**Source data**
——————
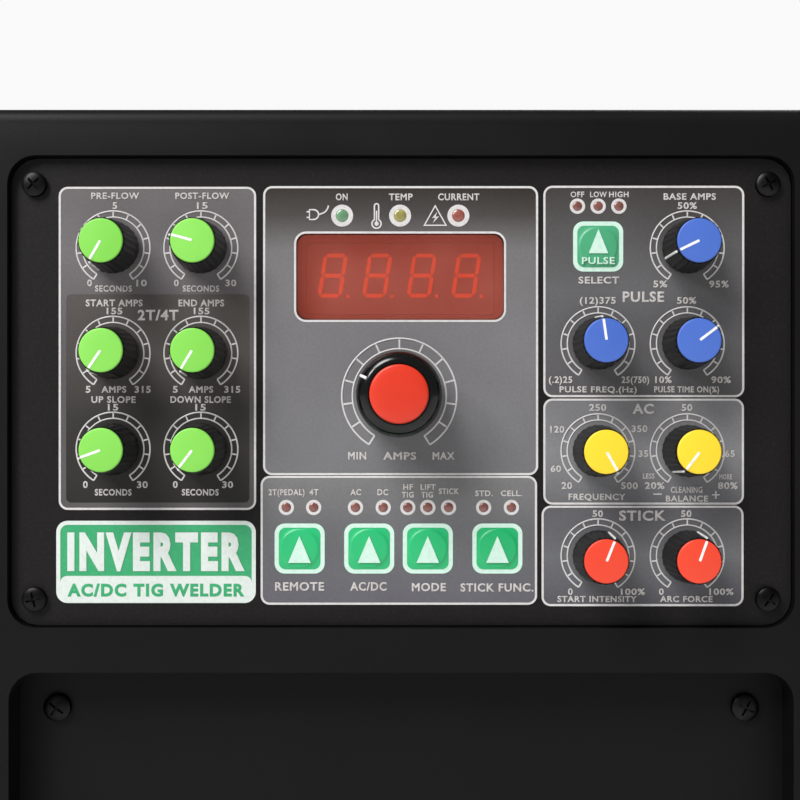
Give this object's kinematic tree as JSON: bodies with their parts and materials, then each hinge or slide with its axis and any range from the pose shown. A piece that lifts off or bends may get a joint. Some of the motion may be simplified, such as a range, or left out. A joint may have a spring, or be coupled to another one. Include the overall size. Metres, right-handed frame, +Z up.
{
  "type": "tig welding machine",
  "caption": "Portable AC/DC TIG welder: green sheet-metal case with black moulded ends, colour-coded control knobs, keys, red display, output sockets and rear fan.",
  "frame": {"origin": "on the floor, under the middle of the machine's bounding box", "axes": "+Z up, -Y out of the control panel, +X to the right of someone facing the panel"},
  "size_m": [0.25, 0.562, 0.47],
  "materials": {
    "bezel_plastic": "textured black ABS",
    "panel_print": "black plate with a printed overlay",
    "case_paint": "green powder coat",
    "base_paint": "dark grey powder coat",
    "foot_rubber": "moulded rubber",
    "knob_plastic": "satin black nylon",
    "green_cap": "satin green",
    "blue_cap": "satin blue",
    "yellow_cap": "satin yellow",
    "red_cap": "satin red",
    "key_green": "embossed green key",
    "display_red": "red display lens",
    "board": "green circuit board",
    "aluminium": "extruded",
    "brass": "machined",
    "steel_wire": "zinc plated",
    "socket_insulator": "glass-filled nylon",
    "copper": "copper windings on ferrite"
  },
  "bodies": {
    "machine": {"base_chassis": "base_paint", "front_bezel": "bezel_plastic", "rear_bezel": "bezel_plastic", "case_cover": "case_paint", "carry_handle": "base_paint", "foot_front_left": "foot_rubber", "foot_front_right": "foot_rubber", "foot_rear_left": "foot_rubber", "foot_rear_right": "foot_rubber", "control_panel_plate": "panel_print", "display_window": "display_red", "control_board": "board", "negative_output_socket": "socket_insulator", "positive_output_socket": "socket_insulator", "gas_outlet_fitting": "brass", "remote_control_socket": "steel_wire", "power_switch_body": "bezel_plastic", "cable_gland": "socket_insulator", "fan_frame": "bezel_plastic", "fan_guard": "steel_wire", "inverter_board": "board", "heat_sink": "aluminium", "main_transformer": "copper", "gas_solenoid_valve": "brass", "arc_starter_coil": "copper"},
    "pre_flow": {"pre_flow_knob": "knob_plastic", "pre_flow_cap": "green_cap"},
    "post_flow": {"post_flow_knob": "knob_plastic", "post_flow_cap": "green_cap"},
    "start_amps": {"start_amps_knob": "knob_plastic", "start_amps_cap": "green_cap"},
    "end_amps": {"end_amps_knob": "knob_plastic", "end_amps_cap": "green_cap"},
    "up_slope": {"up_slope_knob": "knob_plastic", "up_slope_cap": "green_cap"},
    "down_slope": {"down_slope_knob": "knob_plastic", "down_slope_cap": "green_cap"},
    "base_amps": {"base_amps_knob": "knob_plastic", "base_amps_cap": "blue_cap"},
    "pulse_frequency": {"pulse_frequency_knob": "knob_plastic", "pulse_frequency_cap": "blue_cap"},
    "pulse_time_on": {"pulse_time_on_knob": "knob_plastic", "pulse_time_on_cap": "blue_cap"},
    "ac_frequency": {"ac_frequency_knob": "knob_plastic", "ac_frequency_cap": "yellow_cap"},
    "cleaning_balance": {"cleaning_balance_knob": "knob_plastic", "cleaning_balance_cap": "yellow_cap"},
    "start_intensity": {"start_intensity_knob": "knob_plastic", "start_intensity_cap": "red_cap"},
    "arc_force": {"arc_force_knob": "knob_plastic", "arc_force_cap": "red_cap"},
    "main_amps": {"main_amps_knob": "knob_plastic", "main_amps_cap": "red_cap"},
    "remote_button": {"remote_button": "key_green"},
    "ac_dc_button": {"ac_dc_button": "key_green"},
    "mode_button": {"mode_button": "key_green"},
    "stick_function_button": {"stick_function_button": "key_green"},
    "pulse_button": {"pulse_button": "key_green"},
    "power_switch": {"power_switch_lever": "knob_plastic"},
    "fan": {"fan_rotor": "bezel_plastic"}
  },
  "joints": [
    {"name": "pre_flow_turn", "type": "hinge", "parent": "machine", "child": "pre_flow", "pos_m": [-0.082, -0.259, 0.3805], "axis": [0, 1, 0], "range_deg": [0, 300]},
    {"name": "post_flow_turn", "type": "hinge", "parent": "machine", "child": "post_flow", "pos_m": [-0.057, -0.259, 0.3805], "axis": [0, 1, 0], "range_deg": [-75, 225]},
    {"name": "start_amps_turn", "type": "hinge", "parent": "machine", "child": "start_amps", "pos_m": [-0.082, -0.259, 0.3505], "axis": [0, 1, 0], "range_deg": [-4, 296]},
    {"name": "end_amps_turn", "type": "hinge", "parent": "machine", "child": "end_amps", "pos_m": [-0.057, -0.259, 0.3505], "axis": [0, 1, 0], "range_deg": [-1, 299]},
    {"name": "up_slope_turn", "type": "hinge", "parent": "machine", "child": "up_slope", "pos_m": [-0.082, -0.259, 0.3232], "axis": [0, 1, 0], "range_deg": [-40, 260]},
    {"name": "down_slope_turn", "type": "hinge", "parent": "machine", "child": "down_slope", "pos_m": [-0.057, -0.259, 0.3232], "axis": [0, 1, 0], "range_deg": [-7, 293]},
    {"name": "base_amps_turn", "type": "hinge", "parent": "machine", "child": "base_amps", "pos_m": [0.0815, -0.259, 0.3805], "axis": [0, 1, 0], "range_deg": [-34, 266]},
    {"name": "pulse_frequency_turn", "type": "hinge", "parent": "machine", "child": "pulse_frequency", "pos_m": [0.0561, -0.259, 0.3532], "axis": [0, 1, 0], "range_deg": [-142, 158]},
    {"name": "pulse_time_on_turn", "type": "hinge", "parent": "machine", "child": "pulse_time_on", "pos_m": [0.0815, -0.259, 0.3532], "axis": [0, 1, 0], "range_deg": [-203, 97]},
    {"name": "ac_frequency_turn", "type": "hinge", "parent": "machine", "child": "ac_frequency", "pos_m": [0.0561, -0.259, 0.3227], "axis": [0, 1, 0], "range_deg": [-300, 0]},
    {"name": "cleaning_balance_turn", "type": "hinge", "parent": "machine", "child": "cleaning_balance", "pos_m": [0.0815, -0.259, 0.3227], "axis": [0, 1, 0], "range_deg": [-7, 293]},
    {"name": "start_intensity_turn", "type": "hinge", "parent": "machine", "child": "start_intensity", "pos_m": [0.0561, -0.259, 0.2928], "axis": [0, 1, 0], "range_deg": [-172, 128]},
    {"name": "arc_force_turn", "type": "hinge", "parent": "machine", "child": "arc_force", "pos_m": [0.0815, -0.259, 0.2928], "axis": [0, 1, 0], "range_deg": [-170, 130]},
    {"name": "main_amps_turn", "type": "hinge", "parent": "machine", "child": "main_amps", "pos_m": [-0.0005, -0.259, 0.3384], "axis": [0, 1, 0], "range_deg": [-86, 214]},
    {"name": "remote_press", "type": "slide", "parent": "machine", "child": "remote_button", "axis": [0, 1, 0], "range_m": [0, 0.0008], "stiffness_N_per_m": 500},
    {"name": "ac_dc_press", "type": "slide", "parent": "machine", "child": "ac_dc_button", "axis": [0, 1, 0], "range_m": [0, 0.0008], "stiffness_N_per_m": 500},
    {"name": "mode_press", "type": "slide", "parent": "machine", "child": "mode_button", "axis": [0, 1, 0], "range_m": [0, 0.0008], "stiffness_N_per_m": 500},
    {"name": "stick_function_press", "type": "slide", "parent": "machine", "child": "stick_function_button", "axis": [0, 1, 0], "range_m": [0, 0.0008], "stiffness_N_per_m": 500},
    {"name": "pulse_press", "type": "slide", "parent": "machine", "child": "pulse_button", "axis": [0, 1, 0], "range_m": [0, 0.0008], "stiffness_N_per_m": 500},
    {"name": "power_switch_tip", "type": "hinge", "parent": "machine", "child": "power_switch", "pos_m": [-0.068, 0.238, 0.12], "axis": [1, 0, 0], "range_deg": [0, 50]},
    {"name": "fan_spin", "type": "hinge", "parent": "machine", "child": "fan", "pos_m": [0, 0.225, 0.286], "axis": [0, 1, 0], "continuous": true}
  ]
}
——————
**What you need to do**
Identify every line holding the word "with" and copy it out.

**Task response**
Give this object's kinematic tree as JSON: bodies with their parts and materials, then each hinge or slide with its axis and any range from the pose shown. A piece that lifts off or bends may get a joint. Some of the motion may be simplified, such as a range, or left out. A joint may have a spring, or be coupled to another one. Include the overall size. Metres, right-handed frame, +Z up.
  "caption": "Portable AC/DC TIG welder: green sheet-metal case with black moulded ends, colour-coded control knobs, keys, red display, output sockets and rear fan.",
    "panel_print": "black plate with a printed overlay",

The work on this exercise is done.